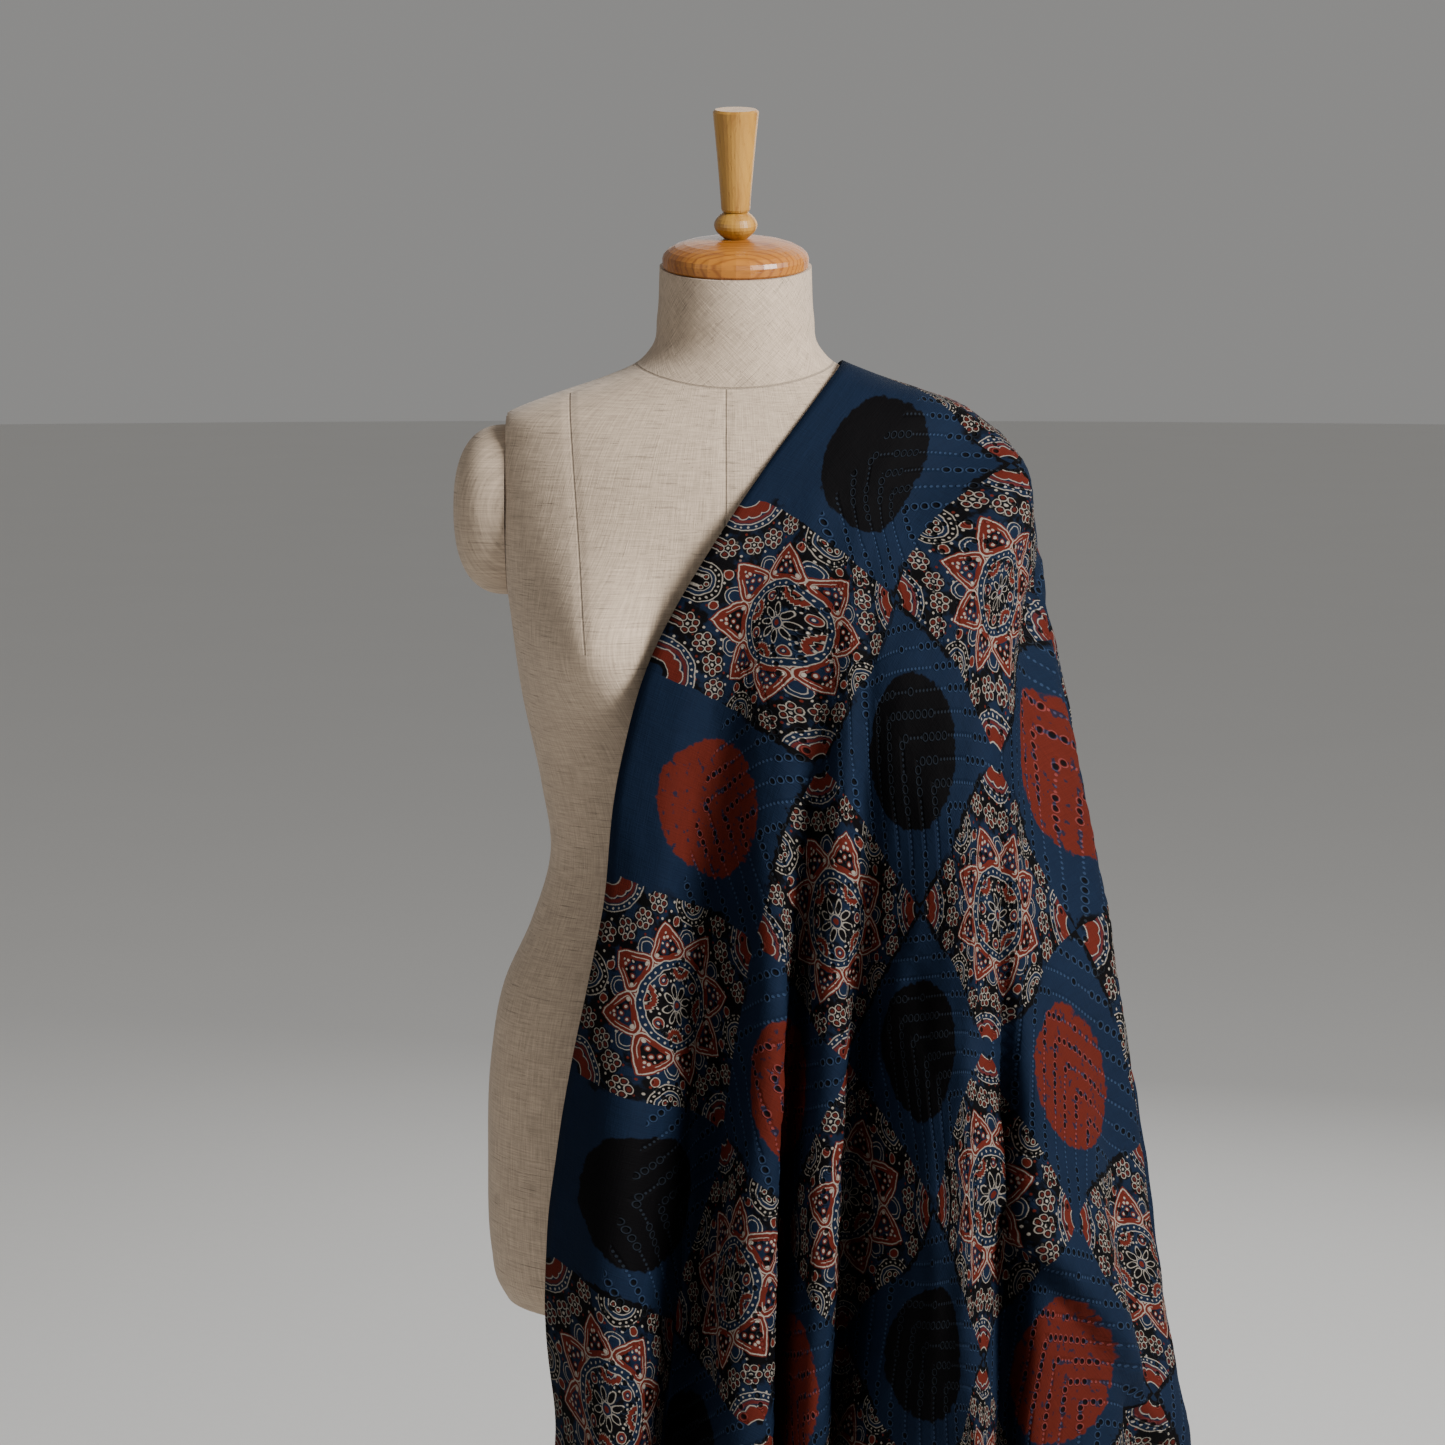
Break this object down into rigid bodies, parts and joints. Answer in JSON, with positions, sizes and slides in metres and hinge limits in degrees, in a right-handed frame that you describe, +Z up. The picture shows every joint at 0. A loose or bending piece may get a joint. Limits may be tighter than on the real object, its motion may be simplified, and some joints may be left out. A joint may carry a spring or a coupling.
{
  "type": "ajrakh cloth draped on a dress form",
  "caption": "Block-printed ajrakh cloth draped over one shoulder of a linen dress form with a wooden cap and handle, on a pole stand.",
  "frame": {"origin": "centre of the underside of the round base, on the floor", "axes": "+Z up along the pole, -Y towards the front of the form, +X towards the shoulder that carries the cloth"},
  "size_m": [0.5365, 0.4808, 1.6545],
  "materials": {
    "printed_cotton": "matte",
    "linen": "matte",
    "cap_wood": "gloss",
    "handle_wood": "satin",
    "stand_metal": "satin"
  },
  "bodies": {
    "root": {"cloth": "printed_cotton", "torso_form": "linen", "arm_cap_left": "linen", "arm_cap_right": "linen", "neck_cap": "cap_wood", "cap_knob": "handle_wood", "cap_handle": "handle_wood", "stand_pole": "stand_metal", "stand_base": "stand_metal"}
  },
  "joints": []
}
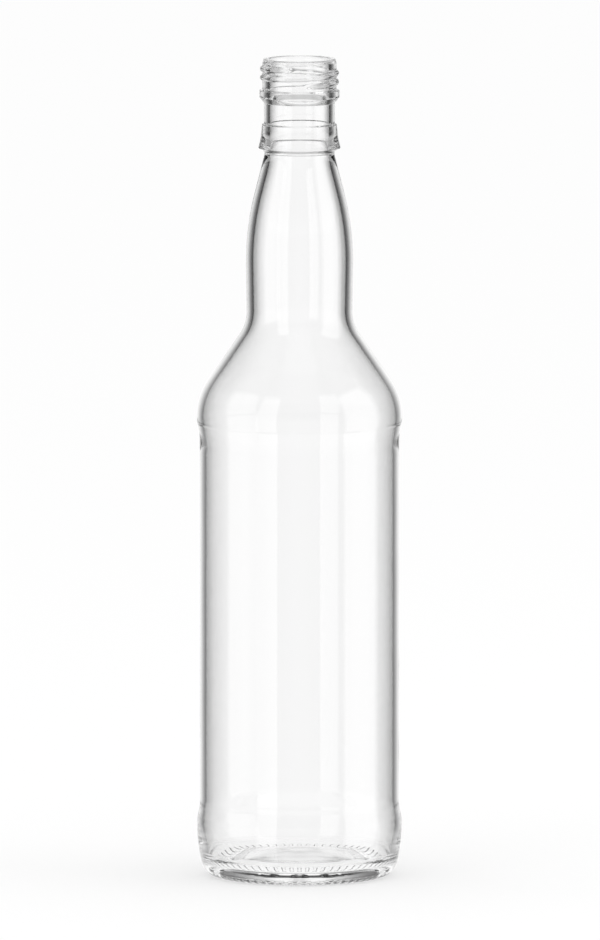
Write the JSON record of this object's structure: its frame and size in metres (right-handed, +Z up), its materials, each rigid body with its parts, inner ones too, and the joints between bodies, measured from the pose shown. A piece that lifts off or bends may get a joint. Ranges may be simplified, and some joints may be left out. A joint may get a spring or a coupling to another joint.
{
  "type": "spirit bottle",
  "caption": "Tall round clear glass spirit bottle with a bulged neck, recessed label panel and open right-hand threaded finish.",
  "frame": {"origin": "centre of the bearing ring that the bottle stands on", "axes": "+Z up along the bottle's axis to the mouth; the lower end of the thread lies on the -Y side"},
  "size_m": [0.0744, 0.0744, 0.2979],
  "materials": {
    "clear_glass": "clear polished glass"
  },
  "bodies": {
    "root": {"bottle": "clear_glass"}
  },
  "joints": []
}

============

Problem requirements »
Return all the data above once more, precisely as given.

Answer below »
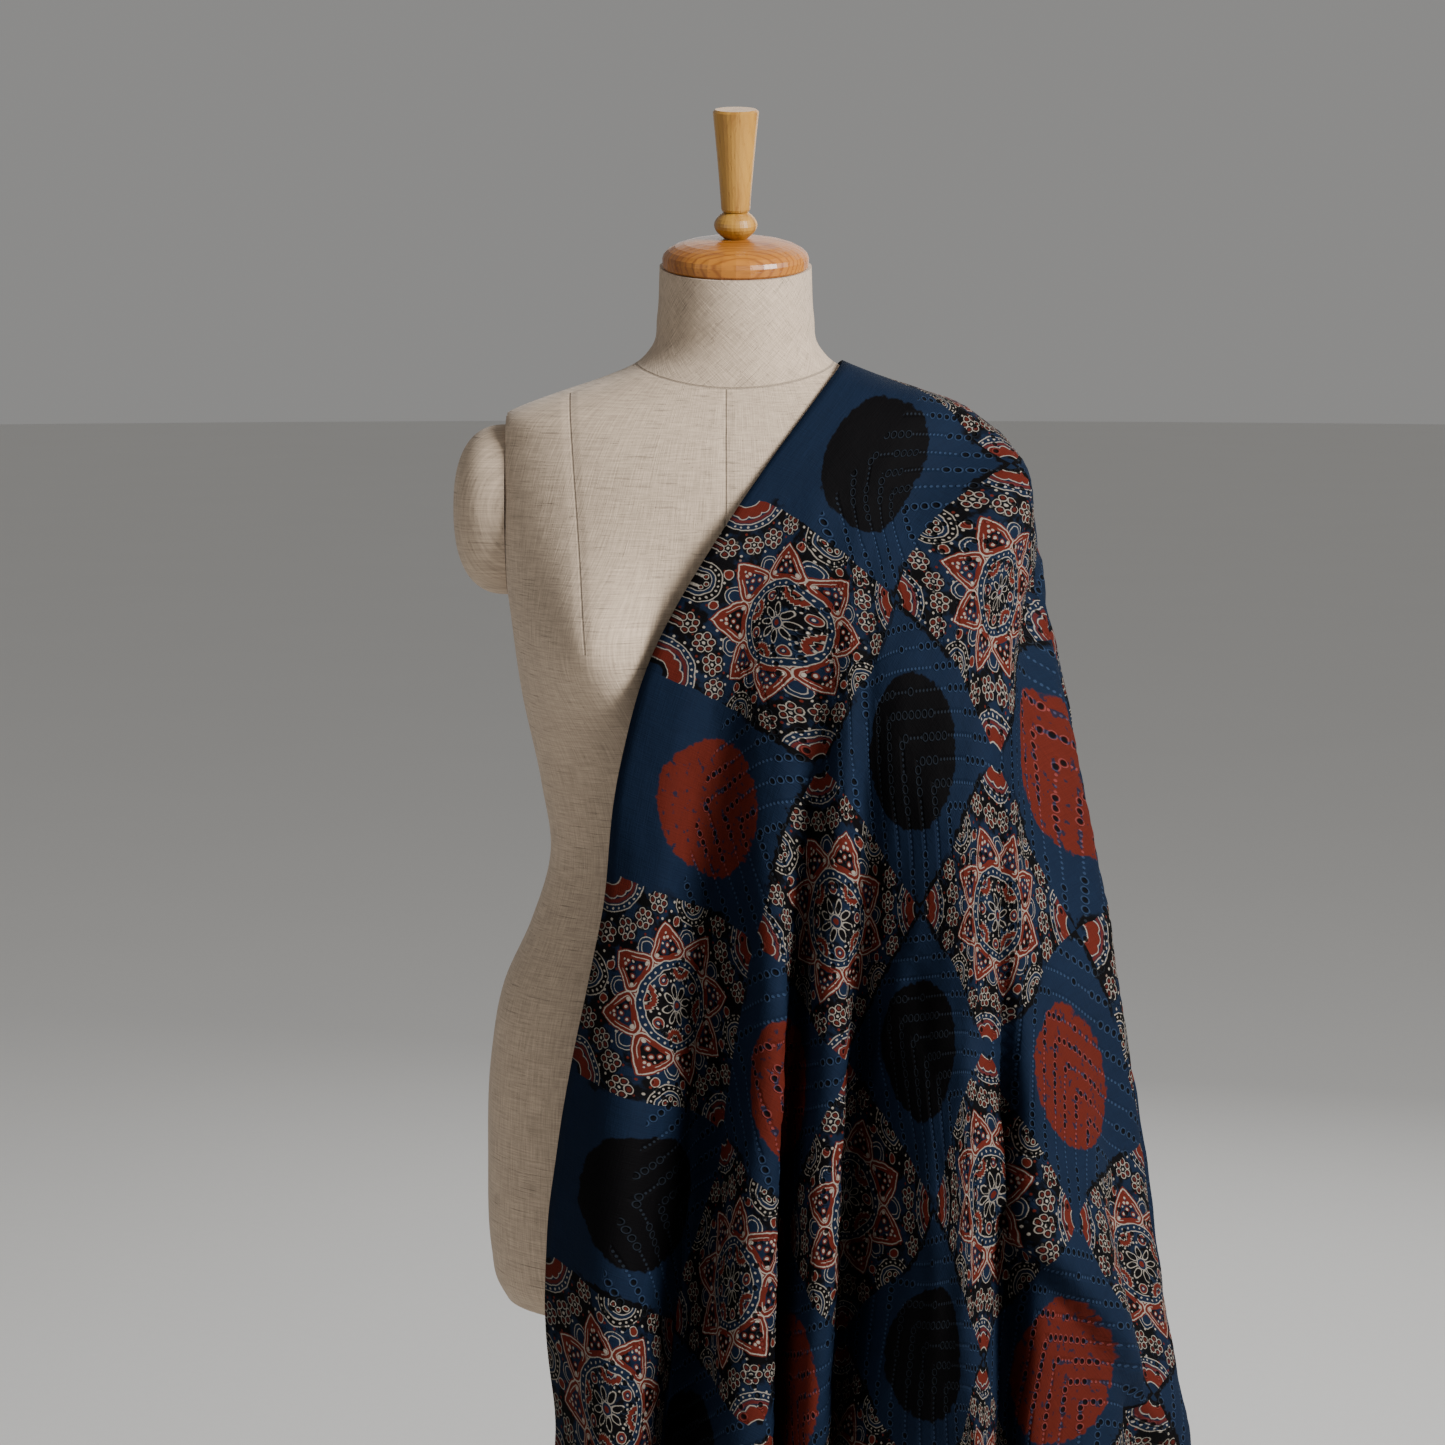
Break this object down into rigid bodies, parts and joints. Answer in JSON, with positions, sizes and slides in metres and hinge limits in degrees, in a right-handed frame that you describe, +Z up. The picture shows every joint at 0. A loose or bending piece may get a joint. Limits may be tighter than on the real object, its motion may be simplified, and some joints may be left out. A joint may carry a spring or a coupling.
{
  "type": "ajrakh cloth draped on a dress form",
  "caption": "Block-printed ajrakh cloth draped over one shoulder of a linen dress form with a wooden cap and handle, on a pole stand.",
  "frame": {"origin": "centre of the underside of the round base, on the floor", "axes": "+Z up along the pole, -Y towards the front of the form, +X towards the shoulder that carries the cloth"},
  "size_m": [0.5365, 0.4808, 1.6545],
  "materials": {
    "printed_cotton": "matte",
    "linen": "matte",
    "cap_wood": "gloss",
    "handle_wood": "satin",
    "stand_metal": "satin"
  },
  "bodies": {
    "root": {"cloth": "printed_cotton", "torso_form": "linen", "arm_cap_left": "linen", "arm_cap_right": "linen", "neck_cap": "cap_wood", "cap_knob": "handle_wood", "cap_handle": "handle_wood", "stand_pole": "stand_metal", "stand_base": "stand_metal"}
  },
  "joints": []
}
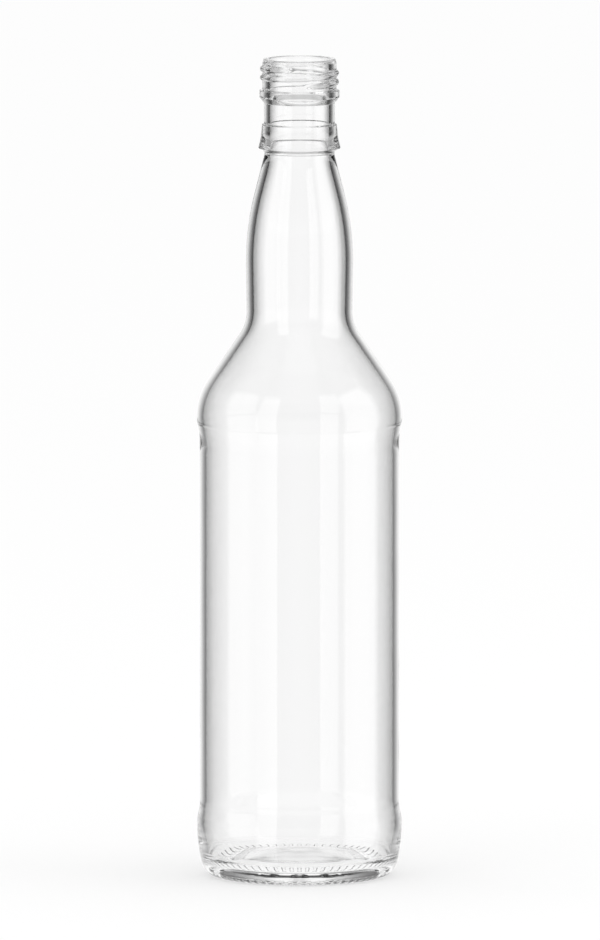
Write the JSON record of this object's structure: its frame and size in metres (right-handed, +Z up), its materials, each rigid body with its parts, inner ones too, and the joints between bodies, measured from the pose shown. A piece that lifts off or bends may get a joint. Ranges may be simplified, and some joints may be left out. A joint may get a spring or a coupling to another joint.
{
  "type": "spirit bottle",
  "caption": "Tall round clear glass spirit bottle with a bulged neck, recessed label panel and open right-hand threaded finish.",
  "frame": {"origin": "centre of the bearing ring that the bottle stands on", "axes": "+Z up along the bottle's axis to the mouth; the lower end of the thread lies on the -Y side"},
  "size_m": [0.0744, 0.0744, 0.2979],
  "materials": {
    "clear_glass": "clear polished glass"
  },
  "bodies": {
    "root": {"bottle": "clear_glass"}
  },
  "joints": []
}